◆ Exercise directions:
Only the lines starting at the one with "in imported if" and ending at the one with "socket.default_value = value" should be copied, exactly and with both ends kept.

★ ★ ★ ★ ★

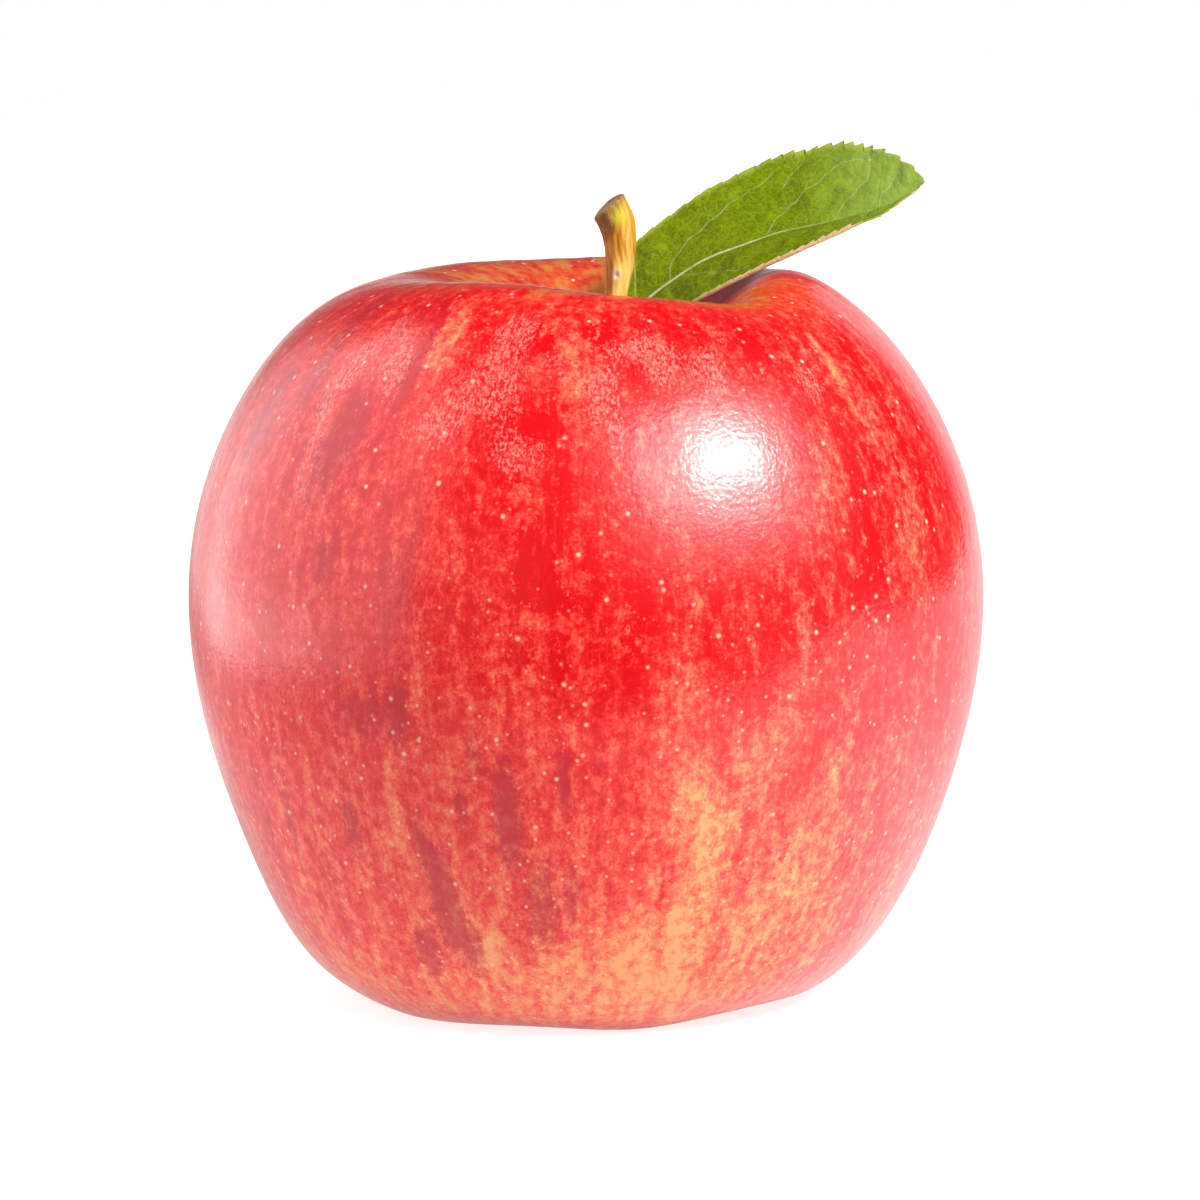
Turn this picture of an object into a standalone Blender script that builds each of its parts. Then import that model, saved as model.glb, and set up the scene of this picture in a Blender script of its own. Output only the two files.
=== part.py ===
"""A ripe red apple standing on the lobes around its dried flower end, with its stem and one leaf.

Metres, +Z up. The origin is on the ground under the fruit, and the stem rises out of the hollow on top.
The nodes are the fruit, the stem, the leaf with its stalk, five dried sepals and the dried stamens.
"""

import math

import bmesh
import bpy
import numpy as np
from mathutils import Matrix, Vector

mm = 0.001

# fruit: half its width, the height its outline is drawn to, and its facets around and along the outline
half_width = 40 * mm
rim_height = 72 * mm
around = 56
along = 44
ground_depth = 10 * mm

# outline from the floor of the stem hollow, over the rim and down to the floor of the flower basin,
# as a cubic B-spline: share of half_width, share of rim_height
outline = (
    (0.000, 0.785), (0.055, 0.787), (0.085, 0.818), (0.140, 0.882), (0.225, 0.948), (0.340, 1.002),
    (0.480, 1.025), (0.628, 0.996), (0.785, 0.924), (0.918, 0.805), (1.000, 0.665), (1.012, 0.525),
    (0.970, 0.385), (0.893, 0.250), (0.795, 0.125), (0.665, 0.030), (0.500, -0.008), (0.355, 0.016),
    (0.230, 0.075), (0.110, 0.112), (0.000, 0.120),
)

# lobes around the rim and the base: azimuth in degrees and how far each stands proud
rim_lobes = ((-150, 0.5 * mm), (-85, 0.2 * mm), (0, 0.9 * mm), (75, 0.7 * mm), (130, 0.5 * mm))
rim_notch = ((-42, 1.1 * mm),)
base_lobes = (
    (-140, 1.15 * mm), (-112, 0.55 * mm), (-76, 1.1 * mm), (-5, 0.9 * mm), (65, 1.1 * mm), (145, 1.1 * mm),
)
rim_spread, notch_spread, base_spread = 28, 16, 22
rim_settle, base_settle = 0.6 * mm, 0.75 * mm
lobe_ring = 18 * mm
rim_ring_width, base_ring_width = 7.5 * mm, 8 * mm

# between the top and the bottom half, and how far each is off the fruit's axis
waist_height, waist_blend = 40 * mm, 3 * mm
hollow_offset, hollow_reach = 2.6 * mm, 21 * mm
base_offset, base_reach = -0.5 * mm, 9 * mm
cheek_height, cheek_reach, cheek_swell = 12 * mm, 14 * mm, 12

# stem: x, y, z and radius in millimetres, from its foot in the hollow to its slanting cut end
stem_points = (
    (2.6, 0.0, 57.5, 1.3), (2.6, 0.0, 60.0, 1.1), (2.75, 0.0, 65.0, 1.0), (3.1, 0.0, 70.0, 1.05),
    (3.4, 0.0, 73.5, 1.25), (3.45, 0.0, 76.3, 1.5), (3.1, 0.0, 78.4, 1.7), (2.2, 0.0, 80.1, 1.8),
)

# leaf: each row holds the controls of a Bezier curve along the blade, from its foot to its tip:
# where the midrib runs, how wide each half is and, in degrees, how steeply it rises to the back
midrib = ((4.4, 3.9, 66.2), (4.3, 4.4, 72.7), (20.5, 5.0, 80.0), (28.0, 5.8, 76.1), (34.4, 6.3, 82.2))
far_width = (0, 9.5, 7.5, 9.5, 9.5, 16, 0)
near_width = (0, 10, 10.5, 10.5, 8.5, 5, 0)
far_rise = (60, 38, 36, 44, 58)
near_rise = (24, 16, 15, 5, 0)
blade_steps, blade_steps_across = 26, 8
blade_thickness = 0.4 * mm
stalk_points = ((3.9, 2.5, 59.9, 0.55), (4.05, 3.0, 63.0, 0.5), (4.3, 3.6, 65.4, 0.5), (4.5, 4.0, 67.4, 0.45))

# dried flower end
sepal_count = 5
sepal_length = 3.7 * mm
sepal_half_width = 1.15 * mm
sepal_curl = 1.5 * mm
sepal_cup = 0.25 * mm
sepal_thickness = 0.35 * mm
sepal_ring = 2.9 * mm
sepal_foot = 7.75 * mm
stamen_radius = 0.9 * mm
stamen_height = 3.0 * mm
stamen_top = 8.1 * mm


def new_collection(name):
    collection = bpy.data.collections.new(name)
    bpy.context.scene.collection.children.link(collection)
    return collection


def new_material(name, colour, roughness):
    material = bpy.data.materials.new(name)
    material.use_nodes = True
    shader = material.node_tree.nodes["Principled BSDF"]
    shader.inputs["Base Color"].default_value = (*colour, 1)
    shader.inputs["Roughness"].default_value = roughness
    shader.inputs["Metallic"].default_value = 0
    return material


def new_object(name, mesh, collection, material=None):
    item = bpy.data.objects.new(name, mesh)
    collection.objects.link(item)
    if material:
        mesh.materials.append(material)
        mesh.shade_smooth()
        mesh.set_sharp_from_angle(angle=math.radians(40))
    return item


def mesh_from(bm, name):
    bmesh.ops.recalc_face_normals(bm, faces=bm.faces)
    mesh = bpy.data.meshes.new(name)
    bm.to_mesh(mesh)
    bm.free()
    return mesh


def b_spline(points, count):
    """Even samples by length along a cubic B-spline that meets the axis squarely at both ends."""
    controls = np.vstack([points[1] * (-1, 1), points, points[-2] * (-1, 1)])
    spans = len(controls) - 3
    place = np.linspace(0, spans, 40 * spans + 1)
    first = np.minimum(place.astype(int), spans - 1)
    t = (place - first)[:, None]
    weights = ((1 - t) ** 3, 3 * t**3 - 6 * t**2 + 4, -3 * t**3 + 3 * t**2 + 3 * t + 1, t**3)
    curve = sum(weight * controls[first + k] for k, weight in enumerate(weights)) / 6
    length = np.concatenate([[0], np.cumsum(np.linalg.norm(np.diff(curve, axis=0), axis=1))])
    even = np.linspace(0, length[-1], count)
    return np.stack([np.interp(even, length, curve[:, k]) for k in (0, 1)], axis=1)


def lobe_height(azimuth, lobes, spread):
    total = 0.0
    for degrees, height in lobes:
        turn = (azimuth - math.radians(degrees) + math.pi) % (2 * math.pi) - math.pi
        total += height * math.exp(-((turn / math.radians(spread)) ** 2))
    return total


def skin_point(azimuth, radius, height):
    """A point of the outline, turned to its azimuth and pushed out by the lobes."""
    upper = 1 / (1 + math.exp((waist_height - height) / waist_blend))
    rim = upper * math.exp(-(((radius - lobe_ring) / rim_ring_width) ** 2))
    base = (1 - upper) * math.exp(-(((radius - lobe_ring) / base_ring_width) ** 2))
    rim_lobe = lobe_height(azimuth, rim_lobes, rim_spread) - lobe_height(azimuth, rim_notch, notch_spread)
    base_lobe = lobe_height(azimuth, base_lobes, base_spread)
    height += rim * (rim_lobe - rim_settle) - base * (base_lobe - base_settle)
    cheek = math.exp(-(((height - cheek_height) / cheek_reach) ** 2))
    radius *= 1 + cheek_swell * cheek * (base_lobe - base_settle)
    shift = hollow_offset * upper * math.exp(-((radius / hollow_reach) ** 4))
    shift += base_offset * (1 - upper) * math.exp(-((height / base_reach) ** 2))
    return Vector((radius * math.cos(azimuth) + shift, radius * math.sin(azimuth), height))


def make_fruit(collection, cutters):
    profile = b_spline(np.array(outline) * (half_width, rim_height), along + 1)
    bm = bmesh.new()
    bmesh.ops.create_uvsphere(bm, u_segments=around, v_segments=along, radius=1)
    for vert in bm.verts:
        step = round(math.acos(max(-1.0, min(1.0, vert.co.z))) / math.pi * along)
        azimuth = math.atan2(vert.co.y, vert.co.x)
        vert.co = skin_point(azimuth, *profile[step])
    skin = new_material("fruit_skin", (0.62, 0.03, 0.03), 0.35)
    fruit = new_object("fruit", mesh_from(bm, "fruit"), collection, skin)

    bm = bmesh.new()
    bmesh.ops.create_cube(bm, size=1)
    bmesh.ops.scale(bm, verts=bm.verts, vec=(3 * half_width, 3 * half_width, ground_depth))
    bmesh.ops.translate(bm, verts=bm.verts, vec=(0, 0, -ground_depth / 2))
    ground = new_object("ground", mesh_from(bm, "ground"), cutters)
    ground.hide_render = True
    ground.display_type = "WIRE"
    flats = fruit.modifiers.new("resting_flats", "BOOLEAN")
    flats.operation = "DIFFERENCE"
    flats.object = ground


def make_tube(name, points, collection, resolution):
    """A round tube through points of x, y, z and radius in millimetres, with closed ends."""
    curve = bpy.data.curves.new(name, "CURVE")
    curve.dimensions = "3D"
    curve.bevel_depth = 1 * mm
    curve.bevel_resolution = resolution
    curve.use_fill_caps = True
    spline = curve.splines.new("POLY")
    spline.points.add(len(points) - 1)
    for point, (x, y, z, radius) in zip(spline.points, points):
        point.co = (x * mm, y * mm, z * mm, 1)
        point.radius = radius
    item = bpy.data.objects.new(name, curve)
    collection.objects.link(item)
    return item


def to_mesh_object(item, collection, material=None):
    """The curve as a mesh with its caps welded on; the curve is removed."""
    bpy.context.view_layer.update()
    evaluated = item.evaluated_get(bpy.context.evaluated_depsgraph_get())
    mesh = bpy.data.meshes.new_from_object(evaluated)
    name = item.name
    curve = item.data
    bpy.data.objects.remove(item)
    bpy.data.curves.remove(curve)
    bm = bmesh.new()
    bm.from_mesh(mesh)
    bmesh.ops.remove_doubles(bm, verts=bm.verts, dist=0.001 * mm)
    bpy.data.meshes.remove(mesh)
    return new_object(name, mesh_from(bm, name), collection, material)


def make_stem(collection):
    bark = new_material("stem_bark", (0.42, 0.23, 0.06), 0.6)
    to_mesh_object(make_tube("stem", stem_points, collection, 3), collection, bark)


def bezier(controls, share):
    """Point and direction at a share of a Bezier curve of any degree."""
    points = [Vector(point) for point in controls]
    while len(points) > 2:
        points = [a.lerp(b, share) for a, b in zip(points, points[1:])]
    return points[0].lerp(points[1], share), (points[1] - points[0]).normalized()


def bezier_value(controls, share):
    point, _ = bezier([(value, 0) for value in controls], share)
    return point.x


def blade_point(share, side):
    """Share runs from foot to tip, side from -1 at the near margin to 1 at the far one."""
    centre, direction = bezier(midrib, share)
    back = Vector((0, 1, 0))
    up = direction.cross(back).normalized()
    angle = math.radians(bezier_value(far_rise if side > 0 else near_rise, share))
    reach = side * bezier_value(far_width if side > 0 else near_width, share)
    return (centre + (back * math.cos(angle) + up * math.sin(angle)) * reach) * mm


def make_leaf(collection, cutters):
    green = new_material("leaf_blade", (0.19, 0.27, 0.01), 0.5)
    bm = bmesh.new()
    bmesh.ops.create_grid(bm, x_segments=blade_steps, y_segments=blade_steps_across, size=1)
    for vert in bm.verts:
        vert.co = blade_point(0.02 + 0.975 * (vert.co.x + 1) / 2, vert.co.y)
    leaf = new_object("leaf", mesh_from(bm, "leaf"), collection, green)
    wall = leaf.modifiers.new("thickness", "SOLIDIFY")
    wall.thickness = blade_thickness
    wall.offset = 0
    wall.use_even_offset = True

    stalk = to_mesh_object(make_tube("leaf_stalk", stalk_points, cutters, 2), cutters)
    stalk.hide_render = True
    stalk.display_type = "WIRE"
    joined = leaf.modifiers.new("stalk", "BOOLEAN")
    joined.operation = "UNION"
    joined.object = stalk


def make_sepal(number, collection, material):
    """A pointed, cupped scale that curls from the ring at the basin's floor in towards the axis."""
    turn = 2 * math.pi * number / sepal_count
    bm = bmesh.new()
    bmesh.ops.create_grid(bm, x_segments=4, y_segments=6, size=1)
    for vert in bm.verts:
        share = (vert.co.y + 1) / 2
        across = vert.co.x * sepal_half_width * (1 - 0.85 * share**2)
        inward = sepal_curl * math.sin(share * math.pi / 2) ** 2 + sepal_cup * vert.co.x**2
        drop = sepal_length * share
        vert.co = Vector((sepal_ring - inward, across, sepal_foot - drop))
    bmesh.ops.rotate(bm, verts=bm.verts, matrix=Matrix.Rotation(turn, 3, "Z"))
    bmesh.ops.translate(bm, verts=bm.verts, vec=(base_offset, 0, 0))
    name = f"sepal_{number + 1}"
    sepal = new_object(name, mesh_from(bm, name), collection, material)
    wall = sepal.modifiers.new("thickness", "SOLIDIFY")
    wall.thickness = sepal_thickness
    wall.offset = 0


def make_flower_end(collection):
    dried = new_material("dried_sepal", (0.16, 0.09, 0.04), 0.85)
    for number in range(sepal_count):
        make_sepal(number, collection, dried)
    tuft = new_material("dried_stamen", (0.07, 0.04, 0.02), 0.9)
    bm = bmesh.new()
    bmesh.ops.create_cone(
        bm, cap_ends=True, segments=12, radius1=0.3 * stamen_radius, radius2=stamen_radius, depth=stamen_height
    )
    bmesh.ops.translate(bm, verts=bm.verts, vec=(base_offset, 0, stamen_top - stamen_height / 2))
    new_object("dried_stamens", mesh_from(bm, "dried_stamens"), collection, tuft)


def main():
    for item in list(bpy.data.objects):
        bpy.data.objects.remove(item)
    apple = new_collection("red_apple")
    cutters = new_collection("cutters")
    make_fruit(apple, cutters)
    make_stem(apple)
    make_leaf(apple, cutters)
    make_flower_end(apple)


main()
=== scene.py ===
import math

import bmesh
import bpy
import numpy as np
from mathutils import Matrix, Vector, noise


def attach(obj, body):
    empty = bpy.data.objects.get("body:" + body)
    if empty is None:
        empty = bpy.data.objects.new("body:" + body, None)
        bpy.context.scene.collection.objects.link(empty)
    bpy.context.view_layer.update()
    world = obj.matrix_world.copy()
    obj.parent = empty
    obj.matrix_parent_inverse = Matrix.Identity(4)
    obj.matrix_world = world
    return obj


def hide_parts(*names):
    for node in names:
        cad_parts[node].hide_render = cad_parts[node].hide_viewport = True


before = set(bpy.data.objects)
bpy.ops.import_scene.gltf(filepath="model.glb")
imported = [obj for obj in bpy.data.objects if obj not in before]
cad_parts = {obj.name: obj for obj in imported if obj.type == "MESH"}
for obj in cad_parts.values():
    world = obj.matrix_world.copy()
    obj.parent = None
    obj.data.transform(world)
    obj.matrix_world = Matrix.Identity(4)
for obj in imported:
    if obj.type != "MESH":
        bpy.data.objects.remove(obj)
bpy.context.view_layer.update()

mm = 0.001
seeded = np.random.default_rng(11)
scene = bpy.context.scene
scene.view_settings.view_transform = "Standard"


# short ways to make and join material nodes
def newMaterial(name):
    material = bpy.data.materials.new(name)
    material.use_nodes = True
    return material, material.node_tree, material.node_tree.nodes["Principled BSDF"]


def addNode(tree, kind, settings=None, **sockets):
    made = tree.nodes.new("ShaderNode" + kind)
    for key, value in (settings or {}).items():
        setattr(made, key, value)
    for key, value in sockets.items():
        feed(made.inputs[key.replace("_", " ")], value)
    return made


def feed(socket, value):
    if isinstance(value, bpy.types.NodeSocket):
        socket.id_data.links.new(value, socket)
    else:
        socket.default_value = value


def millimetres(tree):
    place = addNode(tree, "TexCoord").outputs["Object"]
    return addNode(tree, "VectorMath", {"operation": "SCALE"}, Vector=place, Scale=1000.0).outputs[0]


def painted(tree, name, output="Fac"):
    return addNode(tree, "Attribute", {"attribute_name": name}).outputs[output]


def stretched(vector, scale):
    return addNode(vector.id_data, "Mapping", Vector=vector, Scale=scale).outputs[0]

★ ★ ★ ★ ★

◆ Task output:
cad_parts = {obj.name: obj for obj in imported if obj.type == "MESH"}
for obj in cad_parts.values():
    world = obj.matrix_world.copy()
    obj.parent = None
    obj.data.transform(world)
    obj.matrix_world = Matrix.Identity(4)
for obj in imported:
    if obj.type != "MESH":
        bpy.data.objects.remove(obj)
bpy.context.view_layer.update()

mm = 0.001
seeded = np.random.default_rng(11)
scene = bpy.context.scene
scene.view_settings.view_transform = "Standard"


# short ways to make and join material nodes
def newMaterial(name):
    material = bpy.data.materials.new(name)
    material.use_nodes = True
    return material, material.node_tree, material.node_tree.nodes["Principled BSDF"]


def addNode(tree, kind, settings=None, **sockets):
    made = tree.nodes.new("ShaderNode" + kind)
    for key, value in (settings or {}).items():
        setattr(made, key, value)
    for key, value in sockets.items():
        feed(made.inputs[key.replace("_", " ")], value)
    return made


def feed(socket, value):
    if isinstance(value, bpy.types.NodeSocket):
        socket.id_data.links.new(value, socket)
    else:
        socket.default_value = value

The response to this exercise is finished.